For audit preparedness and risk minimization, see our guide on Public Service Loan Forgiveness audit risks for practical steps to assemble supporting documentation and respond to inquiries (FinHelp: Public Service Loan Forgiveness Audit Risks: How to Prepare).


Professional tips I use with clients

  • Submit the ECF every year, even when nothing changed.
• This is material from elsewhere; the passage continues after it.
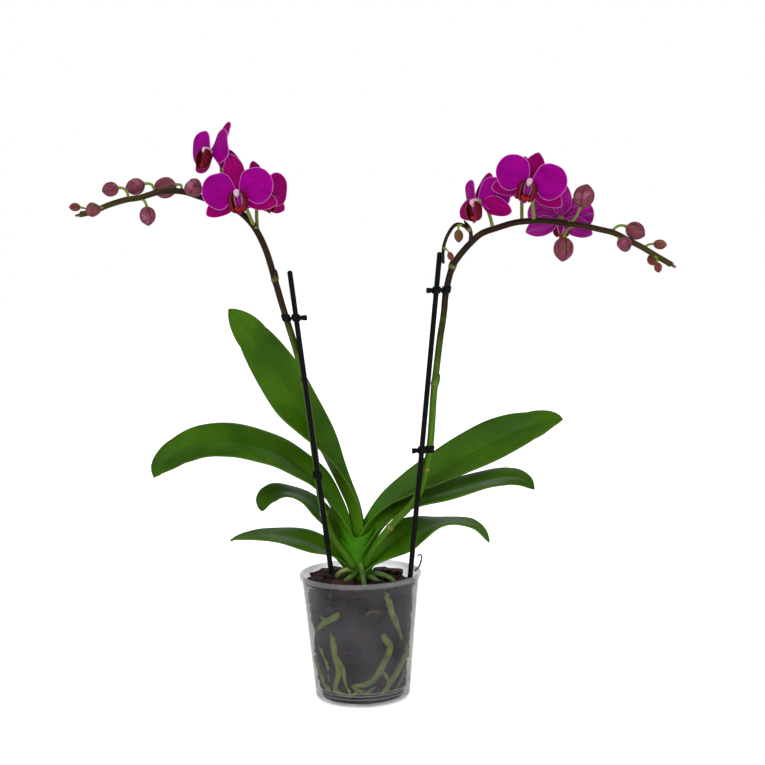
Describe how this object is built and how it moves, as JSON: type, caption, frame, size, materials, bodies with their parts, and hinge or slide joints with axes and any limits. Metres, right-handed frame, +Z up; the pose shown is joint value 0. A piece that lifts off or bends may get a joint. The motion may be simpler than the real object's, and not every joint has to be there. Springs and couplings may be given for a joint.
{
  "type": "potted orchid",
  "caption": "Potted moth orchid with arching leaves, staked flower spikes with magenta flowers and buds, in a clear plastic grower's pot of bark.",
  "frame": {"origin": "centre of the underside of the pot's base", "axes": "+Z up, the plant's front faces -Y, the long flower spike arches to +X"},
  "size_m": [0.5746, 0.12, 0.5656],
  "materials": {
    "clear_plastic": "clear, slightly frosted polypropylene, glossy at the rim",
    "bark": "rough damp dark pine bark",
    "root": "matt green and silvery aerial root",
    "crown": "waxy bright green",
    "leaf": "waxy mid green with a satin gloss",
    "stem": "satin, green below and dark purple-brown above",
    "black_plastic": "smooth black",
    "petal": "velvety deep magenta with a thin pale edge",
    "lip": "waxy dark crimson with an orange callus",
    "bud": "matt dusty rose with darker seams"
  },
  "bodies": {
    "root": {"bark": "bark", "bark_chip_1": "bark", "bark_chip_2": "bark", "bark_chip_3": "bark", "bark_chip_4": "bark", "bud_branch_1": "bud", "bud_branch_2": "bud", "bud_left_1": "bud", "bud_left_2": "bud", "bud_left_3": "bud", "bud_left_4": "bud", "bud_left_5": "bud", "bud_left_6": "bud", "bud_left_7": "bud", "bud_right_1": "bud", "bud_right_2": "bud", "bud_right_3": "bud", "bud_right_4": "bud", "bud_right_5": "bud", "bud_right_6": "bud", "bud_right_7": "bud", "clip_left_lower": "black_plastic", "clip_left_upper": "black_plastic", "clip_right_lower": "black_plastic", "clip_right_upper": "black_plastic", "crown": "crown", "flower_1": "petal", "flower_1_lip": "lip", "flower_2": "petal", "flower_2_lip": "lip", "flower_3": "petal", "flower_3_lip": "lip", "flower_4": "petal", "flower_4_lip": "lip", "flower_5": "petal", "flower_5_lip": "lip", "flower_6": "petal", "flower_6_lip": "lip", "flower_7": "petal", "flower_7_lip": "lip", "leaf_left_1": "leaf", "leaf_left_2": "leaf", "leaf_left_3": "leaf", "leaf_left_4": "leaf", "leaf_right_1": "leaf", "leaf_right_2": "leaf", "leaf_right_3": "leaf", "pot": "clear_plastic", "root_aerial": "root", "root_back": "root", "root_front_left": "root", "root_hook": "root", "root_left": "root", "root_low_left": "root", "root_low_right": "root", "root_right": "root", "spike_left": "stem", "spike_right": "stem", "stake_left": "black_plastic", "stake_right": "black_plastic"}
  },
  "joints": []
}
Annual certification is cheap insurance that catches earlier miscounts.
  • Keep a master PSLF folder (digital + physical) that includes every ECF, consolidation paperwork, IDR documents, and proof of payments.
  • When in doubt, recertify IDR and submit additional documentation — proactive paperwork prevents problems later.
  • Use the official PSLF Help Tool and confirm details on studentaid.gov before making changes that could affect eligibility.

For practical steps on documenting employer status and counting qualifying employment, see our companion article Counting Qualifying Employment for PSLF: Practical Steps (FinHelp).

For a quick, itemized eligibility review, consult our PSLF Checklist: PSLF — Public Service Loan Forgiveness – Eligibility Checklist (FinHelp).


Authoritative resources

Disclaimer

This article is educational and does not substitute for personalized financial or legal advice. Rules and forms can change; always confirm current program details and submit forms through official Federal Student Aid channels. For case‑specific guidance, consult a qualified student‑loan counselor or a financial adviser.


By following an annual cadence of Employment Certification Form submissions, payment checks, and careful record‑keeping, most borrowers can preserve and document their PSLF eligibility over the required 120 payments. Staying proactive and organized is the single best strategy to avoid surprises at the time you apply for forgiveness.